The current Medical Examiner's Office has been located on the campus of the University of North Carolina in Chapel Hill for 40 years, and the laboratory has been in downtown Raleigh for the same amount of time. The two are now being combined in a 222,000-square-foot facility in west Raleigh.

"We outgrew our facility at least 15 years ago," said Chief Medical Examiner Debi Radisch of the facility in Chapel Hill.

Gov. Bev Perdue joined state Health and Human Services Secretary Al Delia at the ceremony at 2 p.m. Monday to officially open the building, which is located off Blue Ridge Road in Raleigh.

"The work that goes on here, although none of us think about it, is so critically important to the day-to-day lives of North Carolinians," Perdue said.

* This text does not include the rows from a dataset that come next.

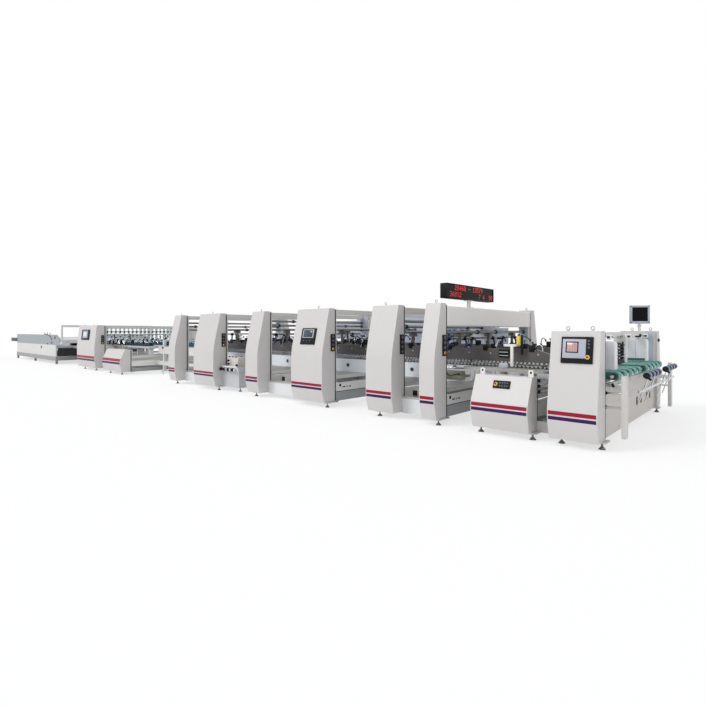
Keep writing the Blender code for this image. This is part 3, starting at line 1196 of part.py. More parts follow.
def build():
    for side, word in ((NEAR, "near"), (FAR, "far")):
        housing(f"feeder_housing_{word}", side, FEEDER_START, FEEDER_LENGTH, "feeder")
        housing(f"aligner_housing_{word}", side, ALIGNER_START, ALIGNER_LENGTH, "low")
        housing(f"prefold_narrow_housing_{word}", side, PREFOLD_NARROW_START, PREFOLD_NARROW_LENGTH,
                "tall")
        housing(f"prefold_wide_housing_{word}", side, PREFOLD_WIDE_START, PREFOLD_WIDE_LENGTH, "tall")
        housing(f"lock_wide_housing_{word}", side, LOCK_WIDE_START, LOCK_WIDE_LENGTH, "tall")
        housing(f"lock_narrow_housing_{word}", side, LOCK_NARROW_START, LOCK_NARROW_LENGTH, "tall")
        housing(f"final_wide_housing_{word}", side, FINAL_WIDE_START, FINAL_WIDE_LENGTH, "tall")
        housing(f"final_narrow_housing_{word}", side, FINAL_NARROW_START, FINAL_NARROW_LENGTH, "tall")
        housing(f"press_low_housing_{word}", side, PRESS_LOW_START, PRESS_LOW_LENGTH, "low")
        housing(f"press_console_{word}", side, PRESS_CONSOLE_START, PRESS_CONSOLE_LENGTH, "console")
    feeder_frame()
    feed_belts()
    side_guide("side_guide_near", GUIDE_NEAR_Y, GUIDE_NEAR_START)
    side_guide("side_guide_far", GUIDE_FAR_Y, GUIDE_FAR_START)
    feed_gate()
    roller_rack()
    monitor()
    touch_panel("feeder_touch_panel", "feeder", FEEDER_START + FEEDER_LENGTH * 0.45, FEEDER_PANEL_WIDTH,
                FEEDER_PANEL_HEIGHT, FEEDER_PANEL_TOP)
    touch_panel("lock_touch_panel", "tall", LOCK_WIDE_START + LOCK_WIDE_LENGTH * 0.5, LOCK_PANEL_WIDTH,
                LOCK_PANEL_HEIGHT, LOCK_PANEL_TOP)
    touch_panel("press_touch_panel", "console", PRESS_CONSOLE_START + PRESS_CONSOLE_LENGTH * 0.55,
                PRESS_PANEL_WIDTH,
                PRESS_PANEL_HEIGHT, PRESS_PANEL_TOP)
    aligner_frame()
    guard_top = GANTRY_BOTTOM - PREFOLD_GUARD_DROP
    guard = (PREFOLD_GUARD_START, LOCK_WIDE_START + POST_INSET - SEAT,
             guard_top - PREFOLD_GUARD_HEIGHT, guard_top)
    two_bay_frame("prefold_frame", (PREFOLD_NARROW_START, PREFOLD_NARROW_LENGTH),
                  (PREFOLD_WIDE_START, PREFOLD_WIDE_LENGTH), TALL_TOP, gantry=True, guard=guard)
    guard_top = TALL_TOP - LOCK_GUARD_DROP
    guard = (LOCK_WIDE_START + LOCK_WIDE_LENGTH - 2 * POST_INSET, FINAL_WIDE_START + POST_INSET - SEAT,
             guard_top - LOCK_GUARD_HEIGHT, guard_top)
    two_bay_frame("lock_frame", (LOCK_WIDE_START, LOCK_WIDE_LENGTH),
                  (LOCK_NARROW_START, LOCK_NARROW_LENGTH), TALL_TOP, guard=guard)
    two_bay_frame("final_frame", (FINAL_WIDE_START, FINAL_WIDE_LENGTH),
                  (FINAL_NARROW_START, FINAL_NARROW_LENGTH),
                  TALL_TOP)
    gantry_beam()
    display_board()
    hook_z = rod_height(True) - HOOK_ROD_BELOW
    hook_set("prefold_hooks", PREFOLD_NARROW_START + PREFOLD_NARROW_LENGTH / 2 + HOOK_ROD_OFFSET, hook_z,
             PREFOLD_HOOKS)
    hook_z = rod_height(False) - HOOK_ROD_BELOW
    hook_set("lock_hooks", LOCK_NARROW_START + LOCK_NARROW_LENGTH / 2 + HOOK_ROD_OFFSET, hook_z,
             LOCK_HOOKS)
    hook_set("final_hooks", FINAL_WIDE_START + FINAL_WIDE_LENGTH / 2 - HOOK_ROD_OFFSET * 2, hook_z,
             FINAL_HOOKS)
    hook_set("press_hooks", PRESS_CONSOLE_START + PRESS_ROD_INSET + HOOK_ROD_OFFSET,
             CONSOLE_TOP - POST_DROP - PRESS_HOOK_DROP, PRESS_HOOKS)
    for i, y in enumerate(CARRIER_LINES):
        lower_carrier(f"lower_carrier_{i + 1}", y)
        upper_carrier(f"upper_carrier_{i + 1}", y)
    adjuster_shelf()
    transfer_frame()
    transfer_belts()
    transfer_press()
    press_frame()
    press_belts()
    delivery_frame()
    delivery_upper()
    delivery_roller()


build()
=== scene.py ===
import math
import random
import bmesh
import bpy
from mathutils import Matrix, Vector


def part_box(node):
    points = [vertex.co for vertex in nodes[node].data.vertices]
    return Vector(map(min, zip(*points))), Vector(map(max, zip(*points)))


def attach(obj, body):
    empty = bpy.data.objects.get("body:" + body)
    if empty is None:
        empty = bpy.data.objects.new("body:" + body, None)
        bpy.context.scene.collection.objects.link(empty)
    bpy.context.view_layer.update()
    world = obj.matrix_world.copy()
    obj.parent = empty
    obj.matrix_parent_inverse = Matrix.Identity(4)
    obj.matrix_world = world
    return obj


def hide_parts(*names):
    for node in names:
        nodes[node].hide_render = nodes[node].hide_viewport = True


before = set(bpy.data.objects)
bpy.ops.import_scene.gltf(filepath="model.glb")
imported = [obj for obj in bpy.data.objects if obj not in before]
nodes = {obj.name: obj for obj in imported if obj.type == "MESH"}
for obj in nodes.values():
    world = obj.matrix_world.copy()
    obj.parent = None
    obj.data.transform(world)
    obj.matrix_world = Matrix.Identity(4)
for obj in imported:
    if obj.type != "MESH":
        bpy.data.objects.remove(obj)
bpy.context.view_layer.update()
sides = {"near": -1, "far": 1}
luck = random.Random(7)


def corners(node):  # lowest and highest corner of a CAD node
    low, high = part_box(node)
    return Vector(low), Vector(high)


lineFront = corners("feeder_housing_near")[1].x + 0.06  # X of the line's station 0
backPlane = -corners("lock_wide_housing_near")[1].y  # the housings' back planes
tallTop = corners("lock_wide_housing_near")[1].z
passLine = corners("feed_belts")[1].z  # the blanks travel at this height
gantryLow = corners("gantry_beam")[0].z


def at(station):  # X of a place counted from the feeder's front towards the delivery
    return lineFront - station


# Camera, lamps and floor

cameraPlan = {
    "frame": 706,  # image side in pixels
    "focus": 460.0,  # focal length in pixels
    "horizon": 331.0,  # image row of the eye's height
    "eyeHeight": 1.5,
    "turn": 42.5,  # degrees from the line's cross direction
    "ahead": 1.531,  # eye in front of station 0, and outside the feet
    "aside": 6.330,
    "feet": 1.93,
}


def setCamera():
    plan = cameraPlan
    lens = bpy.data.cameras.new("camera")
    lens.sensor_width = 36
    lens.lens = plan["focus"] / plan["frame"] * lens.sensor_width
    lens.shift_y = (plan["horizon"] - plan["frame"] / 2) / plan["frame"]
    lens.clip_end = 200
    eye = bpy.data.objects.new("camera", lens)
    bpy.context.scene.collection.objects.link(eye)
    eye.location = (lineFront + plan["ahead"], -plan["feet"] - plan["aside"], plan["eyeHeight"])
    eye.rotation_euler = (math.pi / 2, 0, math.radians(plan["turn"]))
    bpy.context.scene.camera = eye


lampPlan = {
    "key": {"strength": 1.20, "angle": 26, "from": (-0.42, -0.66, 0.62)},
    "side": {"strength": 0.10, "angle": 50, "from": (0.85, -0.25, 0.45)},
    "sky": 0.74,
}


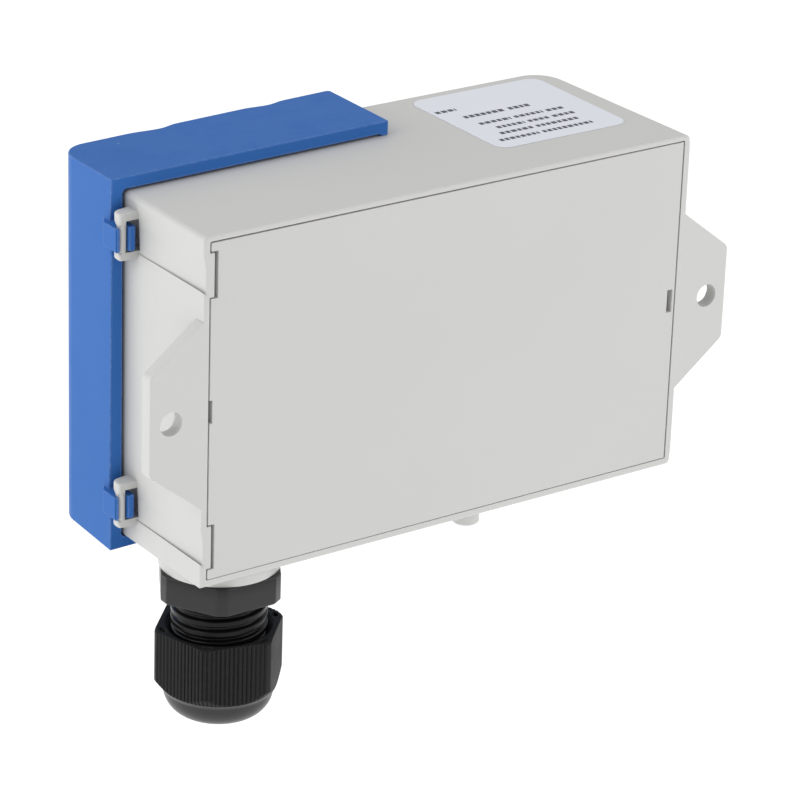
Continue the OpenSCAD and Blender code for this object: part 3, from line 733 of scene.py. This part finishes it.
for dz in LOOPS:
    run_out(bm, 30.0 + dz)
for v in bm.verts:
    p = v.co / MM
    for dz in LOOPS:
        if HW - 0.52 < p.x < HW - 0.08 and p.y > -22.1:
            # the ledge at the lower end of a side channel falls inwards, as a fine crease
            if near(p.z, 23.4 + dz, 0.02):
                v.co.z -= 0.62 * (HW - p.x) * MM
        # the upper lug tapers towards the bar
        r = math.hypot(p.x - 56.55, p.y + 22.9)
        if near(p.z, 29.05 + dz, 0.02) and p.x > HW + 0.5 and r > 0.87:
            k = (0.85 + (r - 0.85) * 0.4) / r
            v.co.x = (56.55 + (p.x - 56.55) * k) * MM
            v.co.y = (-22.9 + (p.y + 22.9) * k) * MM
bmesh.ops.remove_doubles(bm, verts=bm.verts, dist=2e-6)
# the back face is divided at plain places, away from the corners of the recess
back = [f for f in bm.faces if f.normal.y > 0.99 and abs(f.calc_center_median().y) < 0.01 * MM]
for z in (18.15, -18.15):
    geo = list({x for f in back if f.is_valid for x in (*f.verts, *f.edges)}) + [f for f in back if f.is_valid]
    cut = bmesh.ops.bisect_plane(bm, geom=geo, plane_co=(0, 0, z * MM), plane_no=(0, 0, 1))
    back = [f for f in bm.faces if f.normal.y > 0.99 and abs(f.calc_center_median().y) < 0.01 * MM]
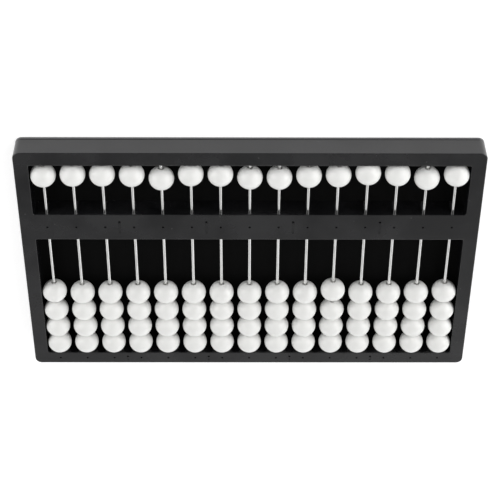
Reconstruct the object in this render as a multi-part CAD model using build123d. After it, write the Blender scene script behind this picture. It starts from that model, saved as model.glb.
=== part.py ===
"""Fifteen-column abacus: a black moulded frame with a back cover, steel rods and round beads.

The abacus lies flat. +Z is up, out of its face. +X runs along its length. +Y points to the upper deck.
The origin is the centre of the underside. All sizes are millimetres.
"""
from build123d import *
import os

# Beads and columns
column_count = 15
lower_bead_count = 4        # beads on each rod below the beam
bead_diameter = 13.1
bead_thickness = 12.0       # along the rod
bead_end_radius = 2.0       # the flat ring at each end of a bead
bore_clearance = 0.35       # radial, between a rod and a bead's bore
bore_chamfer = 0.3
bead_gap = 2.0              # between the beads of neighbouring rods
bead_play = 0.05            # between beads that are pushed together
rail_play = 0.1             # between a pushed stack and its rail

# How the beads lie at rest: the space from each upper bead to its rail, and under each top lower bead
upper_rest_gaps = [1.8, 1.3, 1.2, 1.5, 3.6, 1.0, 1.2, 3.0, 3.1, 1.9, 1.5, 0.2, 0.8, 3.2, 1.1]
lower_rest_gaps = {1: 0.9, 9: 0.15, 11: 1.8, 14: 0.3, 15: 1.0}

# Free length on the rods
upper_travel = 19.3
lower_travel = 33.0
stop_gap = 0.15             # left between a bead and what stops it, at the end of its travel

# Rods
rod_diameter = 1.7
rod_end_depth = 5.0         # how far each end goes into a long rail
rod_end_chamfer = 0.3
rod_fit = 0.05              # radial, between a rod and its slot
rod_to_face = 3.0           # from the rods' axes up to the frame's face
rods_per_group = 3

# Frame
long_rail_width = 7.8
side_rail_width = 7.5
beam_width = 16.3
side_clearance = 0.25       # between an outer bead and its side rail
corner_radius = 3.5         # outer corners, seen from above
window_corner_radius = 1.0
face_edge_radius = 0.5
window_edge_radius = 0.35

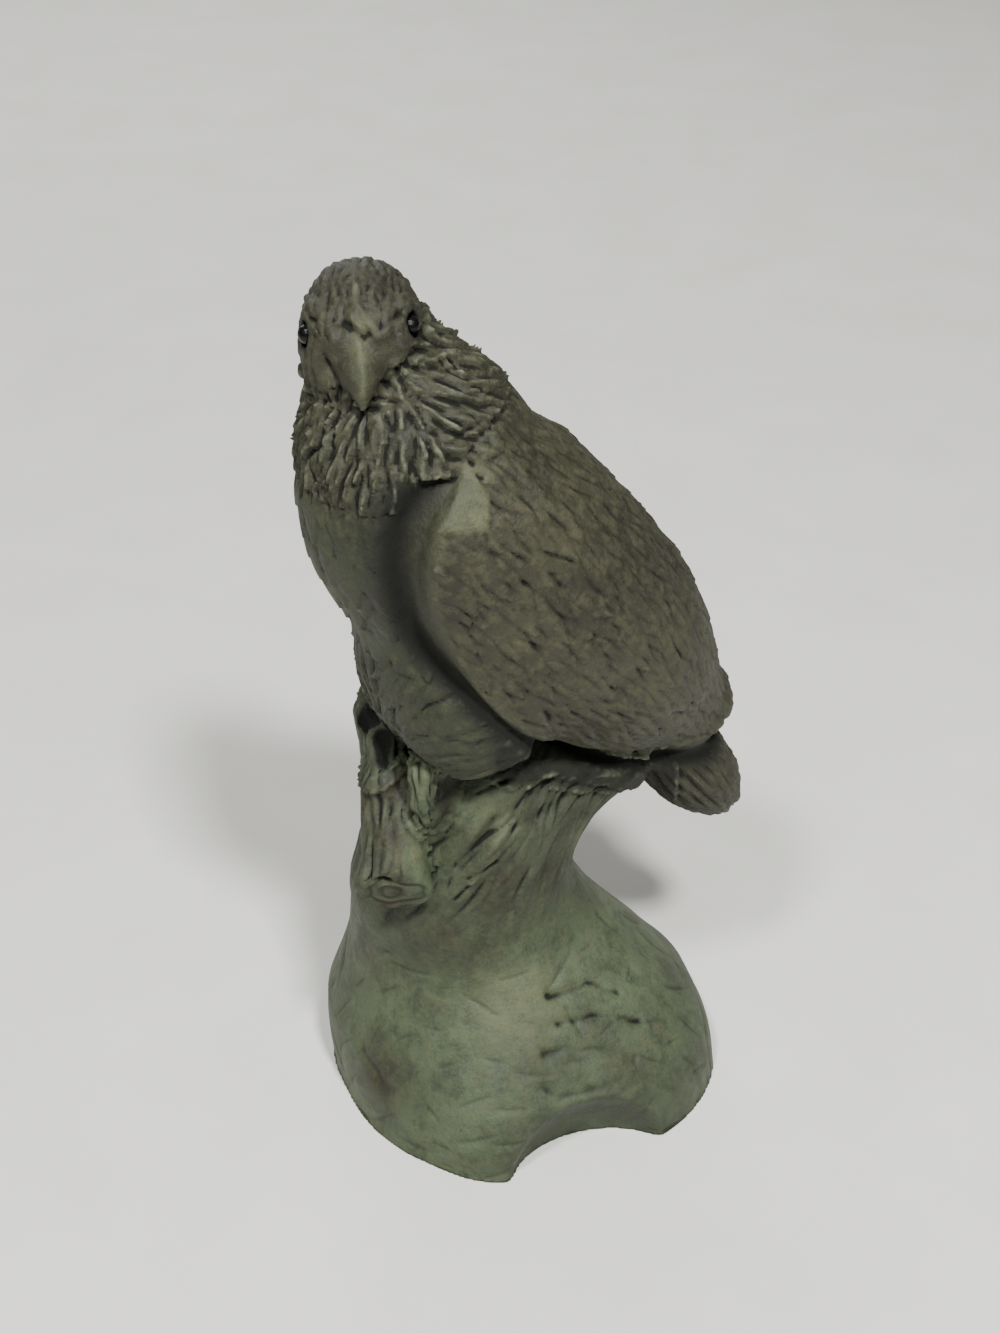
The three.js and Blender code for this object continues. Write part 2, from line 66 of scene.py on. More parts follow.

While the state medical examiner handles 2,200 cases per year, the current facility only has two examination tables, meaning pathologists have to wait for someone to finish before they can perform an autopsy.

"You're basically waiting to do an autopsy all day," Radisch said.

The new building has six tables, which Radisch says will allow her staff to be more efficient.

"We would hope that we would be performing four autopsies at the same time," Radisch said.

The new facility also has cameras for observation and teaching, as well as a high-tech X-ray machine.

"It can do a full-body x-ray if that's what we want in about 13 seconds," Radisch said.

Refrigerated storage areas that can hold up to 100 bodies are in the facility, which could be necessary in the case of mass casualties.

"That wasn't anything people were thinking about 40 years ago, but everybody's thinking about it now," Radisch said.

In its current space, the state medical examiner has not been able to get national accreditation. They hope the new facility will help them meet those standards.

"The current facility doesn't meet current day standards because its almost 40 years old," Radisch said. "Things people didn't think about 40 years ago are very important these days."

The State Laboratory of Public Health is currently located in the Bath Building in downtown Raleigh, which opened in 1973. The current building has neither have the space nor the equipment to meet the state's needs. The State Laboratory of Public Health performs newborn tests on every baby born in a North Carolina hospital, as well working as a regional training site for the Centers for Disease Control and Prevention.

The new public health lab will conduct tests for things such as E. Coli and West Nile Virus, perform newborn genetic screenings and give HIV tests. 

Unlike the former lab, the new lab will meet national standards for handling threats such as bioterrorism or major chemical spills. 

The new facility is expected to house 270 employees. They will move into new building beginning in late October, and all employees are expected to be in the new facility by early 2013.